▶ _YOUR OBJECTIVE_
Every line in the data below from the one containing "Recreate this object" down to the one containing "wooden dome base.", both included, must be retyped exactly; no other line is to appear.

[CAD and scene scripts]
▶

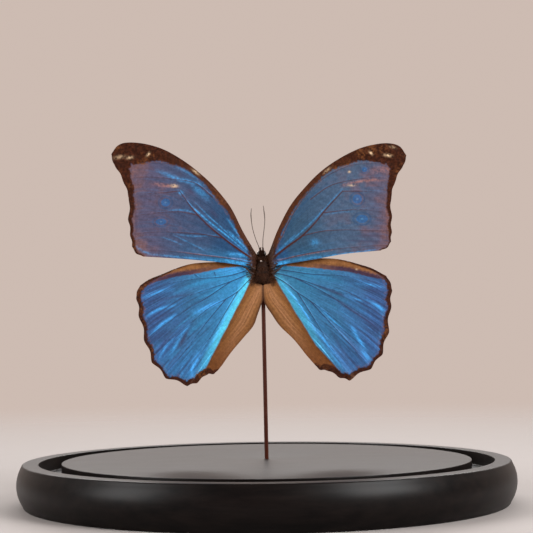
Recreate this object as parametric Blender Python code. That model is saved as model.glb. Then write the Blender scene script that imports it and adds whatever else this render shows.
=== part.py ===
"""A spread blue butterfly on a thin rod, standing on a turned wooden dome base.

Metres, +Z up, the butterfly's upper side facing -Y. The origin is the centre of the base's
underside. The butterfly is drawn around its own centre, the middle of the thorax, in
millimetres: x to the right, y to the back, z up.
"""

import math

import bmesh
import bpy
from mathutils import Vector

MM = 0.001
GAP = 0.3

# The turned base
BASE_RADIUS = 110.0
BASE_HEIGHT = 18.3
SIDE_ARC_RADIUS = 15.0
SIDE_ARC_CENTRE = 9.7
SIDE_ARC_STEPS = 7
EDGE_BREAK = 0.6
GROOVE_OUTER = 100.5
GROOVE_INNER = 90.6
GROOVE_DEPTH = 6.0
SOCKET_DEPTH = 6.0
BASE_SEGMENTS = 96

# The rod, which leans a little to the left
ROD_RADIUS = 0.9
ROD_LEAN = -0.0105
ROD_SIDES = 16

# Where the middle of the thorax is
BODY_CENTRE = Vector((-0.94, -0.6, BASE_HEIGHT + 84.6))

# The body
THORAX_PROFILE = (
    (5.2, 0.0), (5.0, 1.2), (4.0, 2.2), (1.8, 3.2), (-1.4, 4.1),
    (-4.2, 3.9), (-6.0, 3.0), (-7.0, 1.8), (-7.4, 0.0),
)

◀
▶

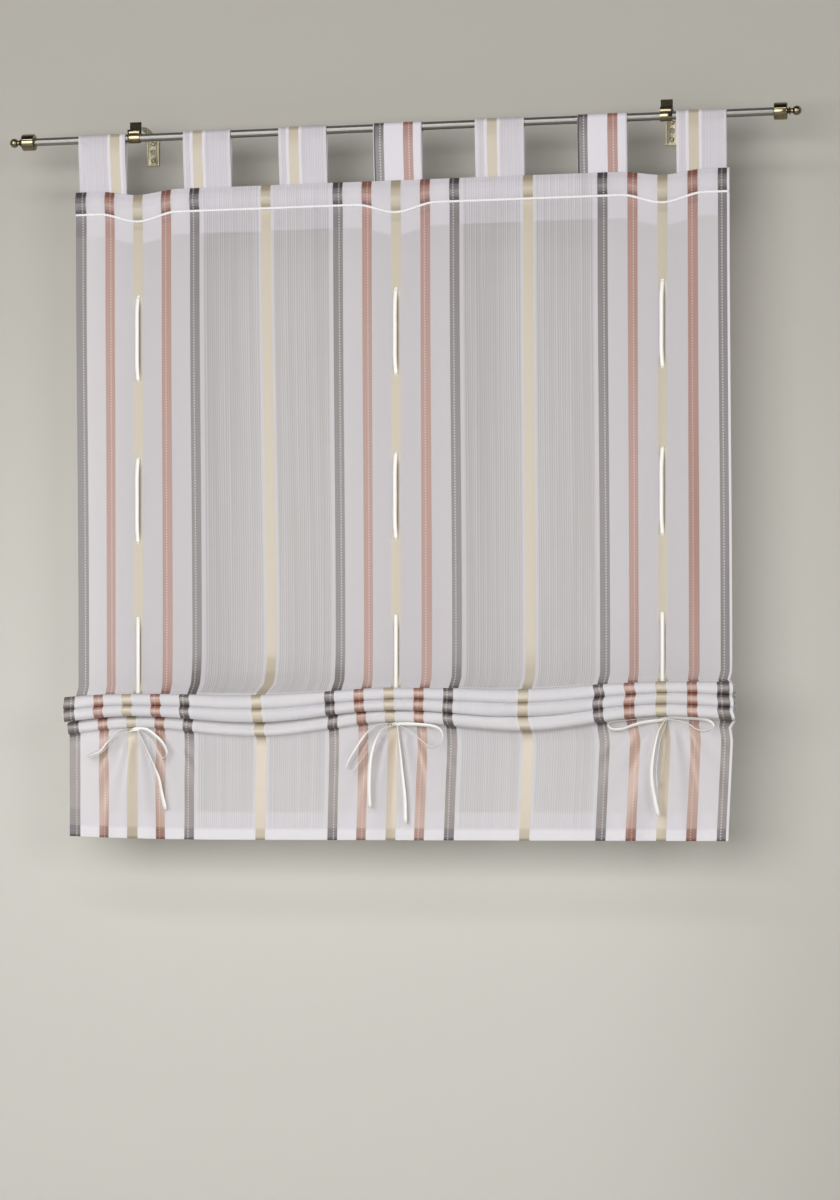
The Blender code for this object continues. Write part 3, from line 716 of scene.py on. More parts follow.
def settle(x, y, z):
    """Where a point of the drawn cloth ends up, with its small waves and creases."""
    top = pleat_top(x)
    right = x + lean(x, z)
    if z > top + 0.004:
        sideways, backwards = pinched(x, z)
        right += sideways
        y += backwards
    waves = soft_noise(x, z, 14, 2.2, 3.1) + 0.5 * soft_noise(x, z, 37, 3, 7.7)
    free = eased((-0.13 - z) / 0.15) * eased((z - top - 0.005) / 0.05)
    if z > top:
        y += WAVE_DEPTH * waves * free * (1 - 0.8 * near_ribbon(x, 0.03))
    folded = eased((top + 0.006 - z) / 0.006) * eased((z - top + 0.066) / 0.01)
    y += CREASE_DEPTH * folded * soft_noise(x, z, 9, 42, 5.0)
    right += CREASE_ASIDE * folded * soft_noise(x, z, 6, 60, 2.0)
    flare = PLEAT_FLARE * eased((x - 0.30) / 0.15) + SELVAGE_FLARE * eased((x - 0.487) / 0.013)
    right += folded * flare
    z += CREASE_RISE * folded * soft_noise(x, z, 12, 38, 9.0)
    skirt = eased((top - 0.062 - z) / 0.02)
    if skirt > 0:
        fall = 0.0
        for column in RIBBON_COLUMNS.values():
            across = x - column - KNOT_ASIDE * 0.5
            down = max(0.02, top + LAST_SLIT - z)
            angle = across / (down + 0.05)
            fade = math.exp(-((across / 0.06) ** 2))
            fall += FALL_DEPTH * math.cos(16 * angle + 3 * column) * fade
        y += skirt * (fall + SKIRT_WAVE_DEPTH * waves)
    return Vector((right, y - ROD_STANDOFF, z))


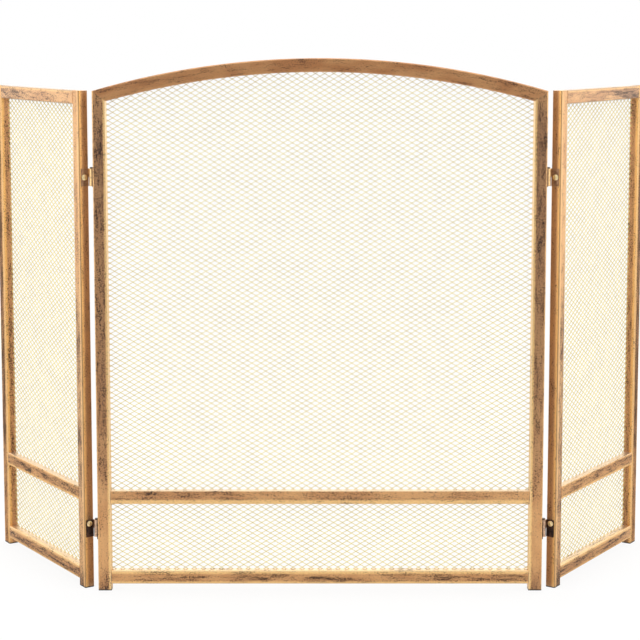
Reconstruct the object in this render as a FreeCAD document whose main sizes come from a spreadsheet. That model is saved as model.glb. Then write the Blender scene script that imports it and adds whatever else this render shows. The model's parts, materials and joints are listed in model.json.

◀

▶ _ANSWER FOR THE TASK_
Recreate this object as parametric Blender Python code. That model is saved as model.glb. Then write the Blender scene script that imports it and adds whatever else this render shows.
=== part.py ===
"""A spread blue butterfly on a thin rod, standing on a turned wooden dome base.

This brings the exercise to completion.